DIRECTIONS FOR THIS TASK:
Begin with the first line of the listing and quote every line through the one containing "on a wearer."; give only those lines.

RAW DATA:
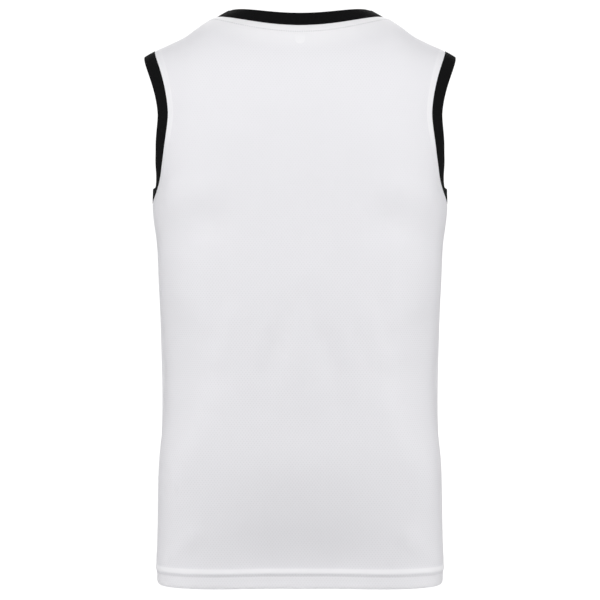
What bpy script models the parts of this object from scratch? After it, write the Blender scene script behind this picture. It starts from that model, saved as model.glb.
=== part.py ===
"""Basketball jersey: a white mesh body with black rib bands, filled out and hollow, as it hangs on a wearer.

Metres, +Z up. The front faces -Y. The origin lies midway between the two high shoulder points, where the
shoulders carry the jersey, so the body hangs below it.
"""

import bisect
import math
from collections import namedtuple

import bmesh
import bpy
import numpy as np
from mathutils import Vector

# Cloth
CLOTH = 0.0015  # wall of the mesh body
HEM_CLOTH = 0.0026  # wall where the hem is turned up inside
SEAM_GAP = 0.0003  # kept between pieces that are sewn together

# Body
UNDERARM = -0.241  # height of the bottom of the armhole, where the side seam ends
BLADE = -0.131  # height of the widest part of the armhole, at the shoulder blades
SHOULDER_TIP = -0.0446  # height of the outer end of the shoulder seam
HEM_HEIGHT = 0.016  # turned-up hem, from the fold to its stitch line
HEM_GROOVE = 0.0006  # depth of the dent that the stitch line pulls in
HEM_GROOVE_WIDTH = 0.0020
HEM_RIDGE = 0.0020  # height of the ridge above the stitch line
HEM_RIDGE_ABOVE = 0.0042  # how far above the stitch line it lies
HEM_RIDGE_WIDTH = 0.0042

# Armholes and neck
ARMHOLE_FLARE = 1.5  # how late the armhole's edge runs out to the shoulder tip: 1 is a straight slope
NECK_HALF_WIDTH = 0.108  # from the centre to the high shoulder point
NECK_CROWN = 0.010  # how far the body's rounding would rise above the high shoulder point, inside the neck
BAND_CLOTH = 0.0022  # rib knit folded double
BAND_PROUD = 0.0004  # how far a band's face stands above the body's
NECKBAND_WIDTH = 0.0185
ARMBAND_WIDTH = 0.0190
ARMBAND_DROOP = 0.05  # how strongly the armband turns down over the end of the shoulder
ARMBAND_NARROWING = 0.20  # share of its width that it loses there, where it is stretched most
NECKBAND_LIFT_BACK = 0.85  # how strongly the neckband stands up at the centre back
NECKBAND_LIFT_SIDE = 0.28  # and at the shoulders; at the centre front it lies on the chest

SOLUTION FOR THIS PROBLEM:
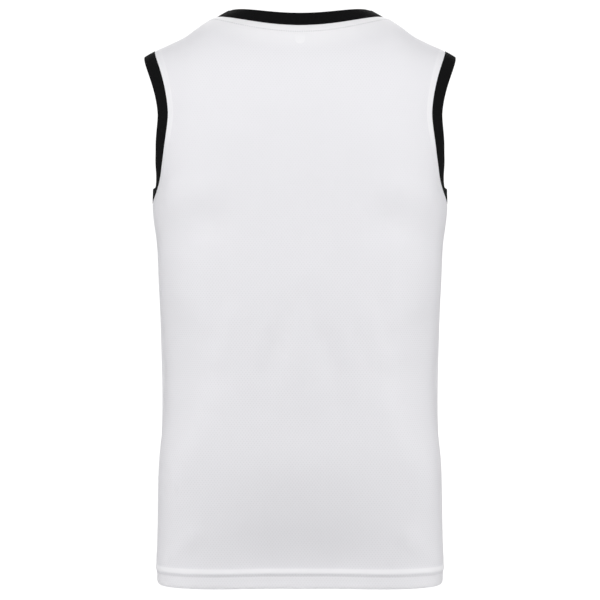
What bpy script models the parts of this object from scratch? After it, write the Blender scene script behind this picture. It starts from that model, saved as model.glb.
=== part.py ===
"""Basketball jersey: a white mesh body with black rib bands, filled out and hollow, as it hangs on a wearer.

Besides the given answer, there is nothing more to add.